Sevdalin Minchev

Personal information
- Born: July 25, 1974 (age 51) Gorna Oryahovitsa

Medal record
Men's Weightlifting
Representing Bulgaria
Summer Olympics
| Bronze medal – third place | 1996 Atlanta | – 54 kg |
| Disqualified | 2000 Sydney | - 62 kg |
World Championships
| Silver medal – second place | 1991 Donaueschingen | – 52 kg |
| Bronze medal – third place | 1994 Istanbul | – 54 kg |
| Bronze medal – third place | 1997 Chiang Mai | – 59 kg |
| Bronze medal – third place | 1998 Lahti | – 62 kg |
| Bronze medal – third place | 1999 Athens | – 62 kg |
European Championships
| Gold medal – first place | 1992 Szekszard | – 52 kg |
| Gold medal – first place | 1999 La Coruña | – 62 kg |
| Gold medal – first place | 2004 Kyiv | – 62 kg |
| Gold medal – first place | 2005 Sofia | – 62 kg |
| Silver medal – second place | 1991 Wladyslawowo | – 52 kg |
| Silver medal – second place | 1993 Sofia | – 54 kg |
| Silver medal – second place | 1994 Sokolov | – 54 kg |
| Silver medal – second place | 1995 Warszawa | – 59 kg |
| Silver medal – second place | 1996 Stavanger | – 59 kg |
| Silver medal – second place | 1997 Rijeka | – 54 kg |
| Silver medal – second place | 2000 Sofia | – 62 kg |

= Sevdalin Minchev =

Bulgarian weightlifter (born 1974)

Sevdalin Minchev Angelov (Севдалин Минчев Ангелов; born July 25, 1974, in Gorna Oryahovitsa, Veliko Tarnovo) is a retired male weightlifter from Bulgaria.
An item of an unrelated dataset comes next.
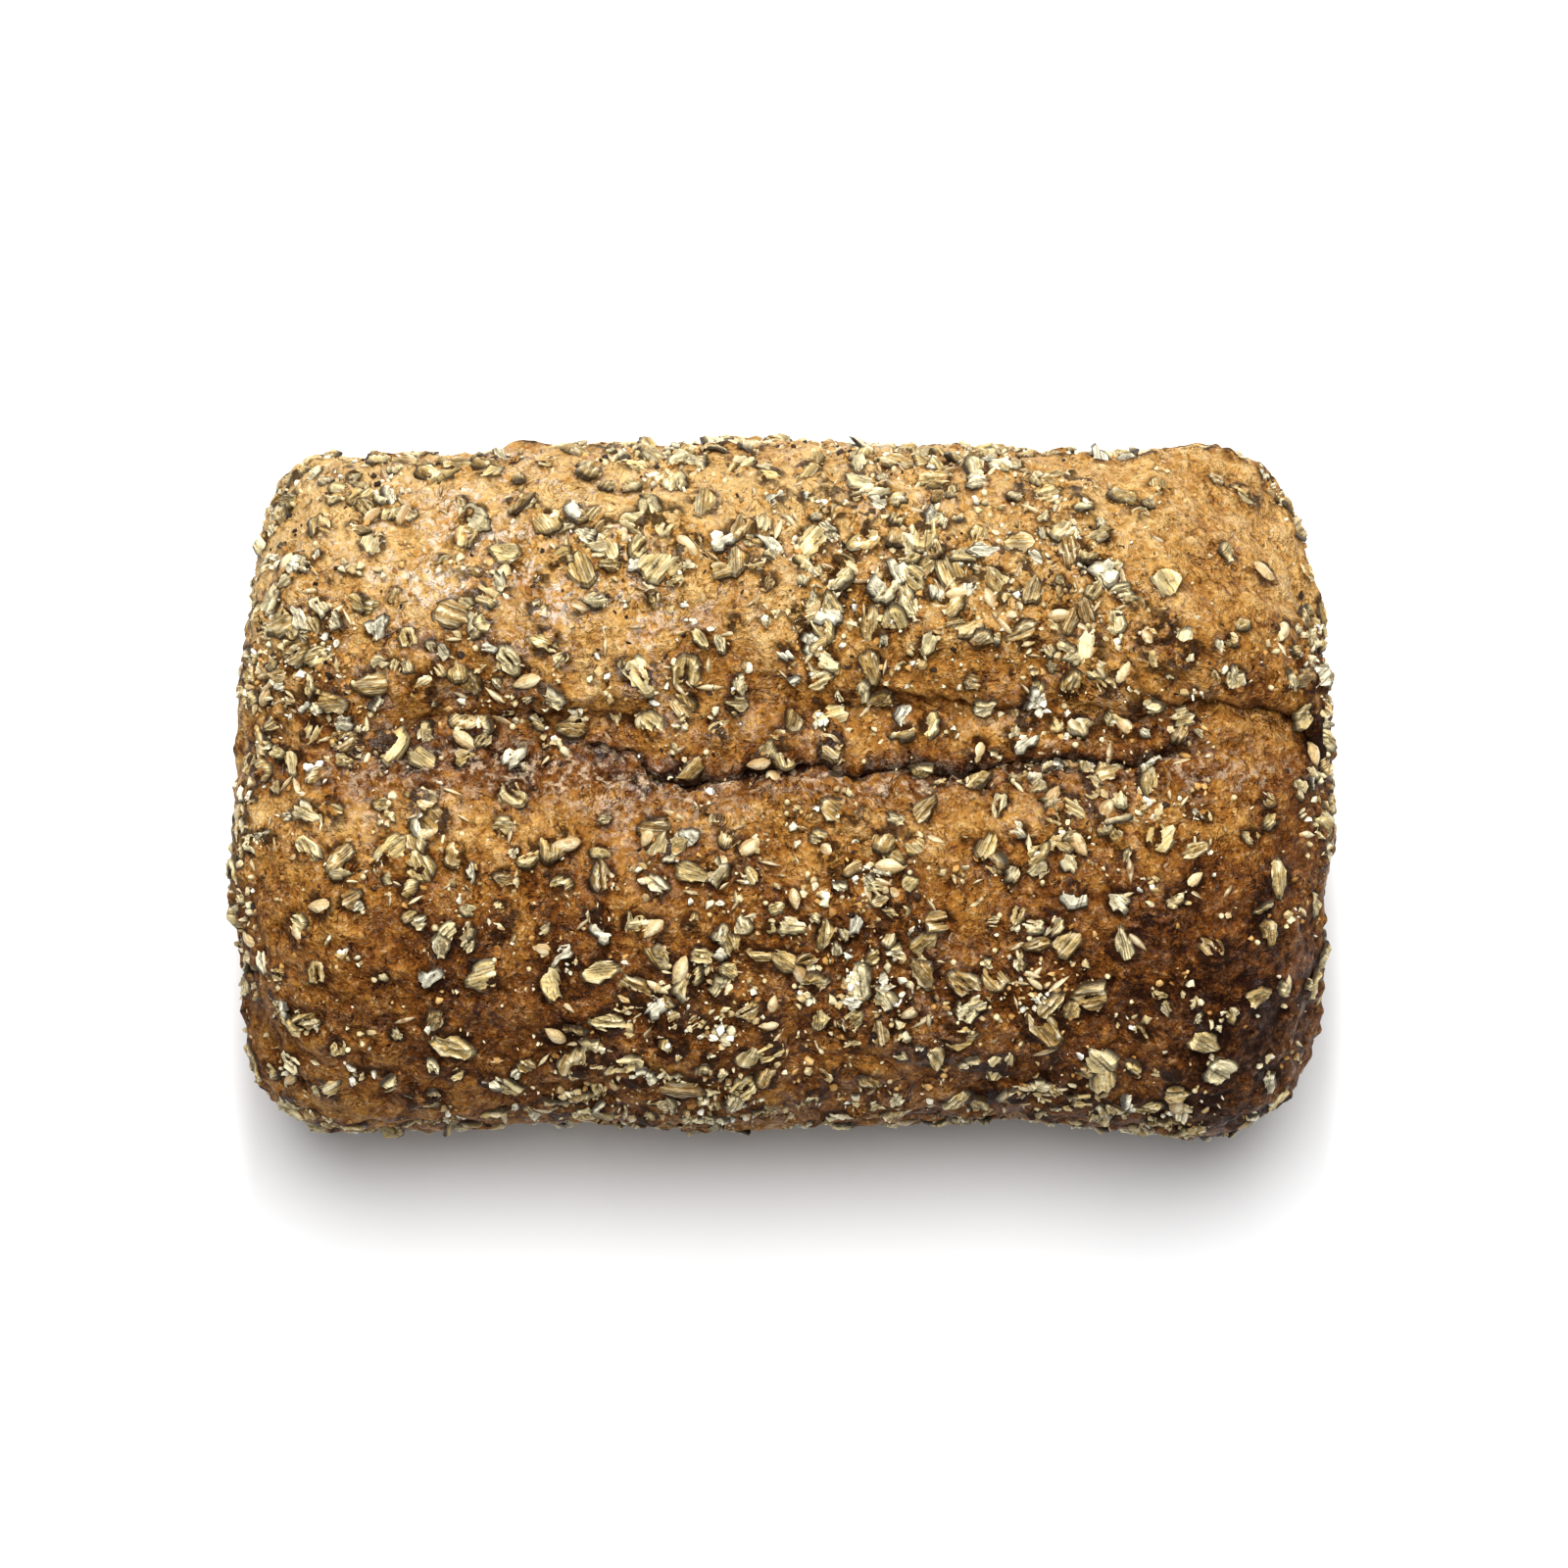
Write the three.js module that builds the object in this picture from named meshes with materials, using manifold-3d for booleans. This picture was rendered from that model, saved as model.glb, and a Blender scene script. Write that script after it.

He is a four-time Olympian (1992, 1996, 2000 and 2004). Minchev is a 1996 Atlanta Olympics bronze medalist, four-time European champion, seven-time European vice-champion, world vice-champion and four-time world bronze medalist. Sevdalin is also a world champion for juniors from Varna in 1992 and second in the world a year later. He is a four-time European Junior Champion from Varna 1991, Cardiff 1992, Valencia 1993 and Rome 1994. He has 65 medals - 24 gold, 27 silver and 14 bronze, from the snatch, clean and jerk and total from World and European championships for men and juniors, and the Olympic Games, which is a record not only in Bulgarian weightlifting, but also in Bulgarian sports in general. During his career Minchev has set three world records - two for men and one for juniors. He has a long and successful career. Minchev started training in 1986 and he competed for only one club - Sliven. His personal trainer is Hristo Bachvarov. In the national team of Bulgaria he was coached by Ivan Abadjiev, Norair Nurikyan, Yordan Ivanov, Yanko Rusev, Plamen Asparuhov and Neno Terziisky. Minchev is the eight-time champion of Bulgaria - six times for men and two times for juniors.
At the 2000 Sidney Summer Olympics, Minchev was disqualified and his results nullified.
Minchev tested positive for the banned diuretic furosemide. Sevdalin was stripped of his bronze medal.